Pour s’y retrouver et surtout si vous voulez faire connaissance plus précisément avec Gnod sans vous taper l’intégrale qui ne regorge pas loin s’en faut que des pièces gagnantes, il faut se focaliser sur les disques publiés par Rocket Records. C’est à dire l’aspect noise et rock au sens large de Gnod si jamais vous êtes un grand sensible et que les autres genres énumérés (liste non-exhaustive) sont susceptibles de vous fatiguer très rapidement. La Mort Du Sens est donc le trente douzième disque de Gnod et il se situe dans la lignée de Chapel Perilous et Just Say No To The Psycho Right-Wing Capitalist Fascist Industrial Death Machine (un titre qui situe tout de suite Gnod sur l’échelle des valeurs) ou également Mirror en 2016. Tout en étant différent car Gnod est incapable de faire deux fois le même album. Ça va taper fort, ça va faire (beaucoup) de bruit, ça va être sacrément intense, ça va être la transe dans sa version sombre et primaire, les répétitions nihilistes qui dévorent le cerveau, bref, c’est le Gnod comme je l’aime.
Les albums de Gnod ne comportent jamais beaucoup de titres et c’est encore le cas avec La Mort Du Sens (en français dans le texte, ça fait plus chic). Cinq compos parce que Gnod aime quand ça s’étire, que ça fait mal, toujours plus mal et les douze minutes de Giro Day vont dans ce sens. On peut même dire que c’est un morceau qu’il en a sous la pédale. Infatigable, démesurément cauchemardesque, répétitif à mort, angoissant, quand on croit qu’ils sont arrivés au bout du supplice, ils en rajoutent encore une couche, puis une autre et encore une autre. Et puis une dernière. En fait, c’est sans fin, c’est Gnod, le psychédélisme tortionnaire pour une pièce noise monstrueuse de tout premier choix. Mais comme Gnod aime les contre-pieds, c’est en fait le seul péplum de La Mort Du Sens. Pour les quatre autres morceaux, Gnod fait plus direct. Avec toujours ce coté psyché malsain (pas étonnant de voir Neil Francis, le chanteur de Terminal Cheesecake, au micro de Gnod depuis quelques albums), un cuivre libérateur et beau comme une bataille perdue d’avance sur The Whip And The Tongue, du lancinant qui fait souffrir dans sa chair, une basse orgueilleuse (Town), une force rock accrue, des pointes acérées que Gnod vous enfonce dans le crâne comme jamais, un sens du chaos et de l’urgence savamment rythmé par deux batteries, une transe primitive et violente avec presque un tube pour du Gnod, l’imparable Pink Champagne Blues, une ode au retour à la vie sauvage.
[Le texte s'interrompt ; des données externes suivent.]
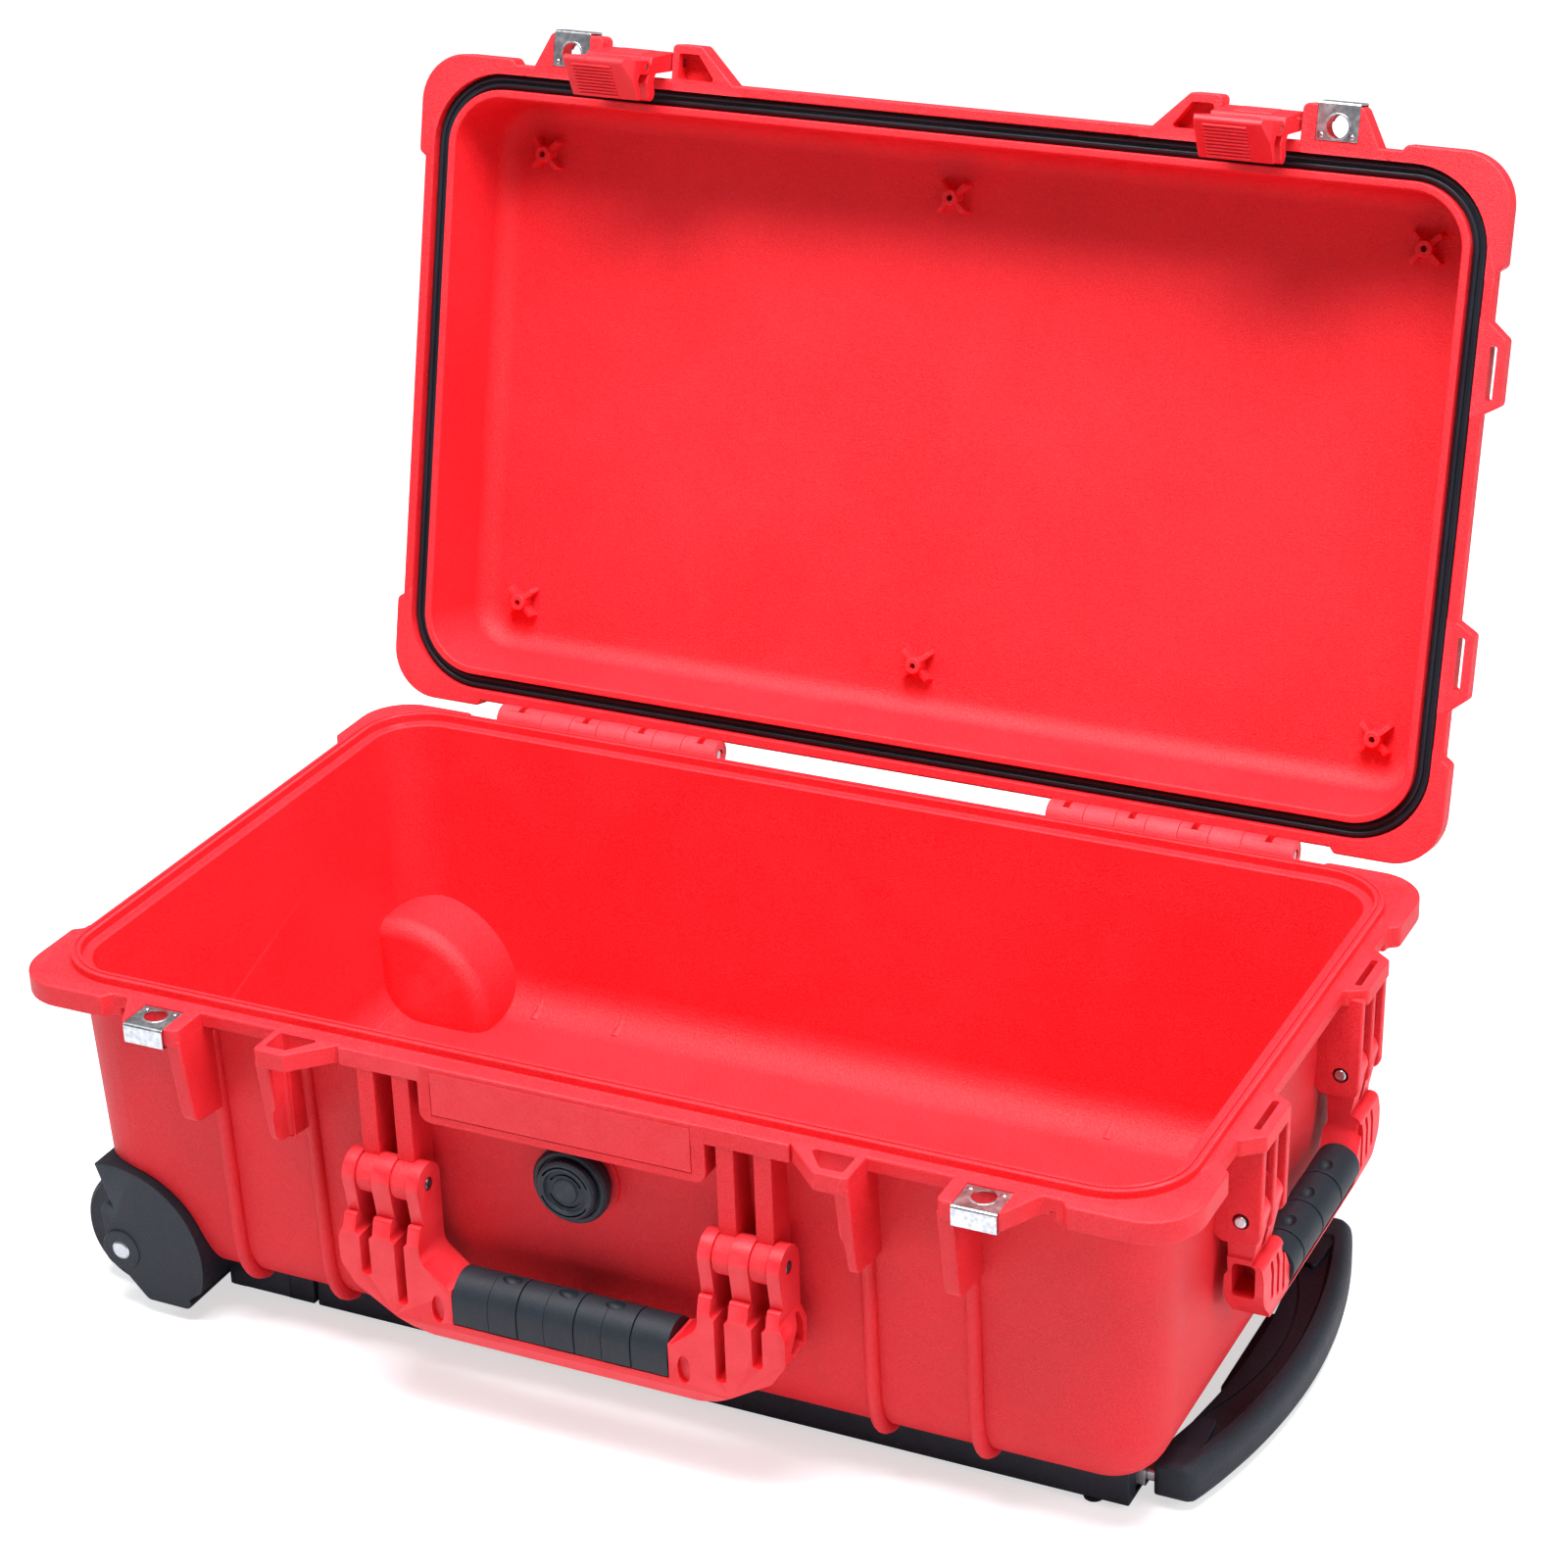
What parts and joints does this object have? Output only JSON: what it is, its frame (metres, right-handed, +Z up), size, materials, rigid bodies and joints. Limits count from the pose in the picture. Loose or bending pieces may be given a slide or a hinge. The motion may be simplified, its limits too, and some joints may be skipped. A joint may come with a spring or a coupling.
{
  "type": "rolling hard case",
  "caption": "Hard moulded rolling case with a hinged lid, over-centre latches, folding handles, wheels and a telescoping pull handle.",
  "frame": {"origin": "on the floor, under the middle of the open case's overall footprint", "axes": "+X towards the pull handle, -Y towards the latches at the front, +Z up"},
  "size_m": [0.546, 0.4598, 0.4954],
  "materials": {
    "red_shell": "fine moulded grain",
    "black_plastic": "fine moulded grain",
    "black_rubber": "soft matte",
    "steel": "bright plated",
    "dark_steel": "dark plated",
    "aluminium_tube": "satin anodised"
  },
  "bodies": {
    "base": {"base_floor_pan": "red_shell", "base_wheel_end": "red_shell", "base_handle_end": "red_shell", "base_front_wall": "red_shell", "base_rear_wall": "red_shell", "base_front_bracket_right": "red_shell", "base_front_bracket_left": "red_shell", "base_side_bracket_front": "red_shell", "base_side_bracket_rear": "red_shell", "base_padlock_plate_right": "steel", "base_padlock_plate_left": "steel", "hinge_pin_right": "steel", "hinge_pin_left": "steel", "front_handle_pin_right": "dark_steel", "front_handle_pin_left": "dark_steel", "side_handle_pin_front": "steel", "side_handle_pin_rear": "steel", "valve_body": "black_plastic", "valve_cap": "black_plastic", "valve_seal": "black_rubber", "valve_nut": "black_plastic", "wheel_housing_front": "black_plastic", "wheel_housing_rear": "black_plastic", "axle_front": "steel", "axle_rear": "steel", "rail_front": "black_plastic", "rail_rear": "black_plastic", "rail_foot_front": "black_rubber", "rail_foot_rear": "black_rubber", "rail_cross_bar": "black_plastic", "outer_tube_front": "aluminium_tube", "outer_tube_rear": "aluminium_tube"},
    "lid": {"lid_shell": "red_shell", "lid_gasket": "black_rubber", "lid_padlock_plate_right": "steel", "lid_padlock_plate_left": "steel", "latch_pin_right": "steel", "latch_pin_left": "steel"},
    "latch_hook_right_body": {"latch_hook_right": "red_shell", "lever_pin_right": "steel"},
    "latch_hook_left_body": {"latch_hook_left": "red_shell", "lever_pin_left": "steel"},
    "latch_lever_right_body": {"latch_lever_right": "red_shell"},
    "latch_lever_left_body": {"latch_lever_left": "red_shell"},
    "front_handle": {"front_handle_frame": "red_shell", "front_handle_grip": "black_rubber"},
    "side_handle": {"side_handle_frame": "red_shell", "side_handle_grip": "black_rubber"},
    "wheel_front": {"wheel_tyre_front": "black_rubber", "wheel_hub_front": "black_plastic", "wheel_bush_front": "aluminium_tube"},
    "wheel_rear": {"wheel_tyre_rear": "black_rubber", "wheel_hub_rear": "black_plastic", "wheel_bush_rear": "aluminium_tube"},
    "middle_stage": {"middle_tube_front": "aluminium_tube", "middle_tube_rear": "aluminium_tube"},
    "pull_handle": {"inner_tube_front": "aluminium_tube", "inner_tube_rear": "aluminium_tube", "pull_handle_grip": "black_plastic"},
    "release_trigger_body": {"release_trigger": "black_plastic"}
  },
  "joints": [
    {"name": "lid_hinge", "type": "hinge", "parent": "base", "child": "lid", "pos_m": [-0.0024, 0.10647, 0.168], "axis": [1, 0, 0], "range_deg": [0, 103.5]},
    {"name": "latch_hook_right_hinge", "type": "hinge", "parent": "lid", "child": "latch_hook_right_body", "pos_m": [0.15245, 0.19081, 0.48332], "axis": [-1, 0, 0], "range_deg": [0, 95]},
    {"name": "latch_lever_right_hinge", "type": "hinge", "parent": "latch_hook_right_body", "child": "latch_lever_right_body", "pos_m": [0.15245, 0.16179, 0.48751], "axis": [-1, 0, 0], "range_deg": [0, 70]},
    {"name": "latch_hook_left_hinge", "type": "hinge", "parent": "lid", "child": "latch_hook_left_body", "pos_m": [-0.15725, 0.19081, 0.48332], "axis": [-1, 0, 0], "range_deg": [0, 95]},
    {"name": "latch_lever_left_hinge", "type": "hinge", "parent": "latch_hook_left_body", "child": "latch_lever_left_body", "pos_m": [-0.15725, 0.16179, 0.48751], "axis": [-1, 0, 0], "range_deg": [0, 70]},
    {"name": "front_handle_hinge", "type": "hinge", "parent": "base", "child": "front_handle", "pos_m": [-0.0024, -0.21253, 0.112], "axis": [-1, 0, 0], "range_deg": [0, 95]},
    {"name": "side_handle_hinge", "type": "hinge", "parent": "base", "child": "side_handle", "pos_m": [0.2629, -0.05553, 0.128], "axis": [0, -1, 0], "range_deg": [0, 90]},
    {"name": "wheel_front_spin", "type": "hinge", "parent": "base", "child": "wheel_front", "pos_m": [-0.2404, -0.17303, 0.0305], "axis": [0, 1, 0], "continuous": true},
    {"name": "wheel_rear_spin", "type": "hinge", "parent": "base", "child": "wheel_rear", "pos_m": [-0.2404, 0.06197, 0.0305], "axis": [0, 1, 0], "continuous": true},
    {"name": "middle_stage_slide", "type": "slide", "parent": "base", "child": "middle_stage", "axis": [1, 0, 0], "range_m": [0, 0.21]},
    {"name": "pull_handle_slide", "type": "slide", "parent": "middle_stage", "child": "pull_handle", "axis": [1, 0, 0], "range_m": [0, 0.21]},
    {"name": "release_trigger_slide", "type": "slide", "parent": "pull_handle", "child": "release_trigger_body", "axis": [1, 0, 0], "range_m": [0, 0.004], "stiffness_N_per_m": 600, "springref_m": -0.002}
  ],
  "couplings": [
    {"joint": "pull_handle_slide", "follows": "middle_stage_slide", "ratio": 1}
  ]
}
La Mort Du Sens, c’est ce que Gnod a fait de plus brutal et spontané parce que l’époque le demande, parce que quand tu te demandes tous les matins pourquoi tous ces abrutis continuent de vouloir faire tourner la terre comme des hamsters en cage alors qu’elle ne tourne plus rond depuis belle lurette, il faut une réponse comme celle de Gnod ressemblant à un bon gros majeur absurde enfoncé dans la face d’un monde qui se bouffe les entrailles et qui n’a que ce qu’il mérite. Gifle magistrale.